As I've tried and tried to blog, I've become very frustrated. I have several posts that are in process, yet to be published. Why aren't they published? Because I can no longer write.
I used to write. I think that I used to write well. I used to dream of being an author. Writing children's books or short stories. I used to believe that I had a novel some where in me.
I would write for hours. I had notebooks filled with poetry -- mostly adolescent angst. I loved to journal, though I was never very consistent with it.
Now, I have a hard time putting words into sentences. I can't seem to put my thoughts down on paper. I have a couple of ideas why I can no longer write.

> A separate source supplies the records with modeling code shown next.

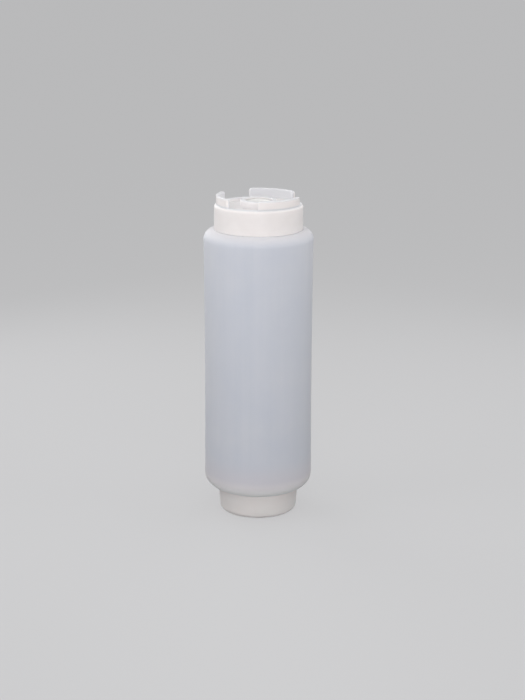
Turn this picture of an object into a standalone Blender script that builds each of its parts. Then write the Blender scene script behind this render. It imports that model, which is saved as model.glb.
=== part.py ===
"""Condiment squeeze bottle that is filled at its foot and pours from its head.

A blow-moulded bottle has an open neck at each end. A screw cap with a silicone valve,
held by a ring, closes the top, and a plain screw cap, which the bottle stands on,
closes the refill neck below. A flat gasket seals each cap. Lengths are in metres,
+Z is up, and the origin is the centre of the foot.
"""
from math import asin, cos, pi, radians, sin

import bmesh
import bpy
from mathutils import Matrix

# Faces round a turned piece, and along the curves of its profile
TURN_STEPS = 48
VALVE_STEPS = 36
LARGE_ARC_STEPS = 7
SMALL_ARC_STEPS = 3
WAIST_STEPS = 6
SHARP_ANGLE = radians(35)

# Gaps
SEAT_GAP = 0.0003
SHOULDER_GAP = 0.0005
HEEL_GAP = 0.0006
CUT_OVERRUN = 0.001
WELD_DISTANCE = 0.00001

# Bottle
BODY_RADIUS = 0.0351
BODY_HEIGHT = 0.1714
BODY_WALL = 0.0011
WAIST_DEPTH = 0.0004
SHOULDER_RADIUS = 0.0066
HEEL_RADIUS = 0.009
NECK_WALL = 0.0016
NECK_FILLET = 0.001
LIP_ROUNDING = 0.0004
TOP_NECK_RADIUS = 0.0251
TOP_NECK_HEIGHT = 0.0106
REFILL_NECK_RADIUS = 0.0222
REFILL_NECK_HEIGHT = 0.0119

# Thread room between a neck and its cap, and the gaskets
THREAD_DEPTH = 0.0011
GASKET_THICKNESS = 0.0012
GASKET_LAP = 0.0007

# Dispensing cap
SKIRT_WALL = 0.0017
SKIRT_DRAFT = 0.0002
SKIRT_EDGE = 0.0005
DECK_THICKNESS = 0.0016
RECESS_DEPTH = 0.0022
RECESS_FILLET = 0.0006
BOSS_RADIUS = 0.012
BOSS_DRAFT = 0.0004
BOSS_HEIGHT = 0.0026
BOSS_WALL = 0.0016
BOSS_TOP_THICKNESS = 0.0013
BOSS_EDGE = 0.0007
POUR_RADIUS = 0.0086
POUR_CHAMFER = 0.0005

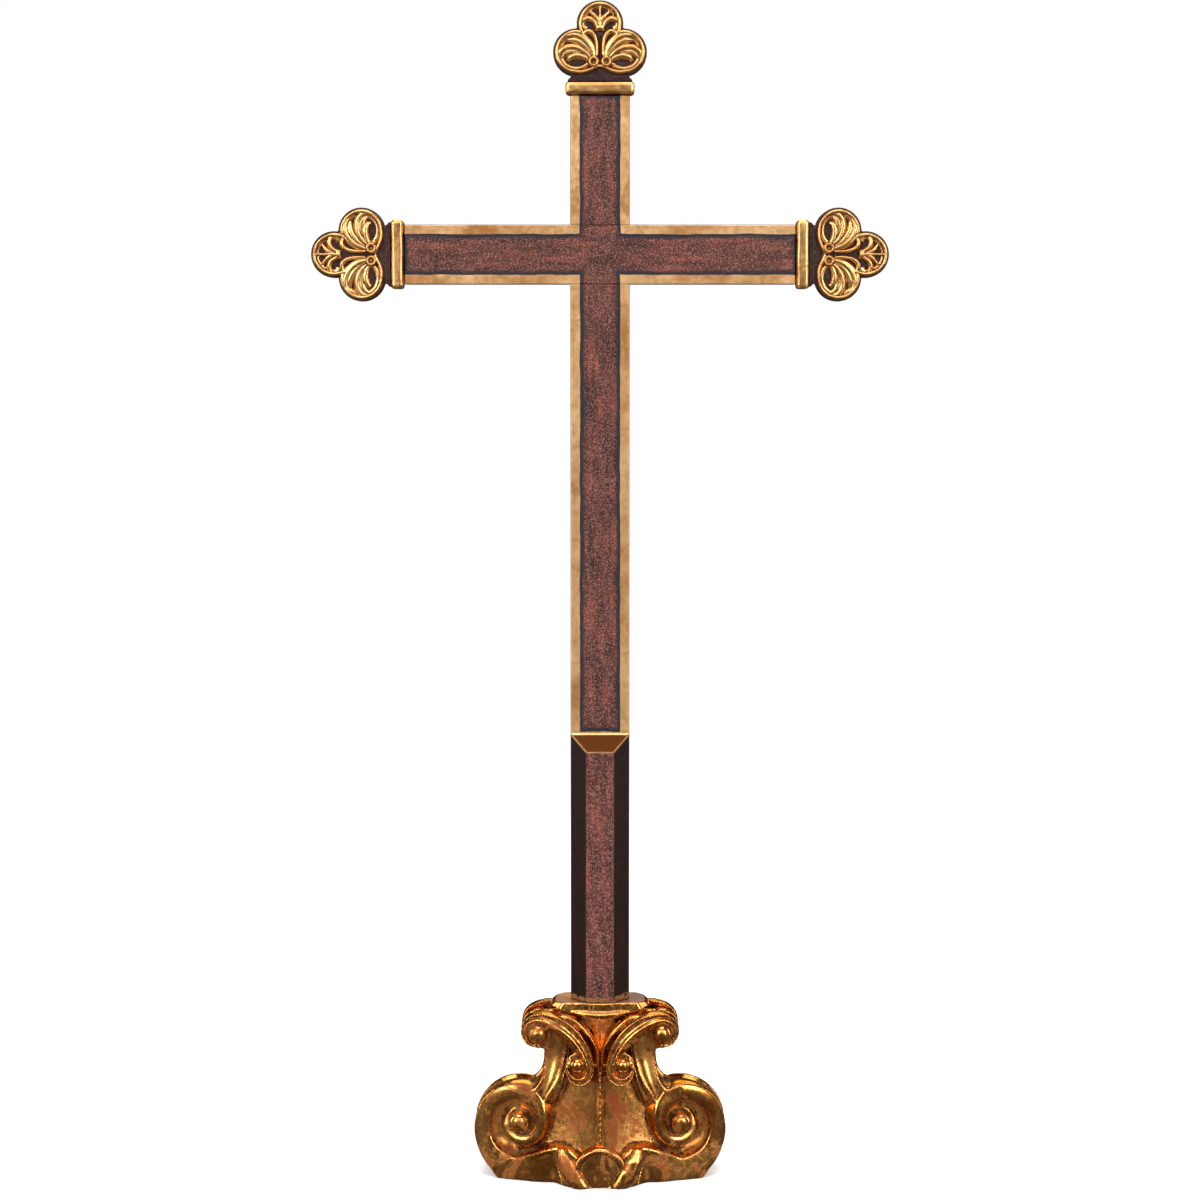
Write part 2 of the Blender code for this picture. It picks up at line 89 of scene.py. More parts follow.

First, I'm out of practice. I've spent the last 10 years writing code. It's simple. It's logical. It flows. It's like a writing a recipe. This part has to come before that part. There is no transition necessary. It's all nicely put together with curly braces and semi-colons. There is no question about whether or not I need a comma. If it's not syntactically correct, it doesn't compile. It's easy, and it's not all that creative.
Second, I stopped reading. And I love to read. I love to read almost anything. I would read until the wee hours of the morning. I would read and read and I wouldn't stop, not until the last page was turned. I didn't get any sleep. So, I made myself stop reading. A couple of years ago, I started reading again. (Goodnight room. Goodnight moon. Goodnight cow jumping over the moon...) And while Goodnight Moon is an excellent book -- one of my personal favorites -- it isn't exactly stimulating for me.
I want to be a better writer. I want to encourage my boys to love reading. So, I've decided to read more. I'm going to dedicate some time to myself during the day to read and write. I'll use my blog as a test ground for my writing.
Bear with me. Hopefully, it will get better.